In "The Chimney Sweeper" from both Songs of Innocence and Songs of Experience William Blake uses the colors black and white to describe images within the two poems. The first instance of color is introduced in line 8 of the Songs of Innocence Poem, "You know that the soot cannot spoil your white hair." This line introduces the problem that is occurring in the poem, that the chimney sweeper is becoming filthy because of the soot in the chimneys. It may be considered that the job of the chimney sweeper is tainting him. The black soot is dirty and is polluting the chimney weepers clean white hair, the white standing for the purity of the child. Throughout both poems the speakers directly and indirectly use the colors black and white to show images of the chimney sweeper. .

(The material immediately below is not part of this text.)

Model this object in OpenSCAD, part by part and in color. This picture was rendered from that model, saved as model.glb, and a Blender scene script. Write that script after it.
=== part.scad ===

The next instance of the speaker using the color black in the Songs of Innocence is in line twelve "That thousands of sweepers, Dick Joe, Ned and Jack,/ Were all of them locked up in coffins of black." Here the speaker uses black to describe coffins and the death that is surrounding the speaker. However, in the next stanza the speaker says, "and by came an angel, who had a bright key,/ And he opened the coffins, and set them all free;" The angel can be considered to be a representation of the color white, showing purity and innocence. This shows the narrator's point of view as innocent and pure because he believes that an angel will come and set the children free of the horrible life they have lived as chimney sweepers, living in the soot from the chimneys. .
In the Songs of Innocence poem the narrator has hope for the future of the chimney sweeper by using the image of a pure white baby. This is demonstrated in lines eighteen and nineteen, "Then naked and white, all their bags left behind,/ They rise upon clouds, and sport in the wind:" In using the words naked and white, the image of an infant is shown.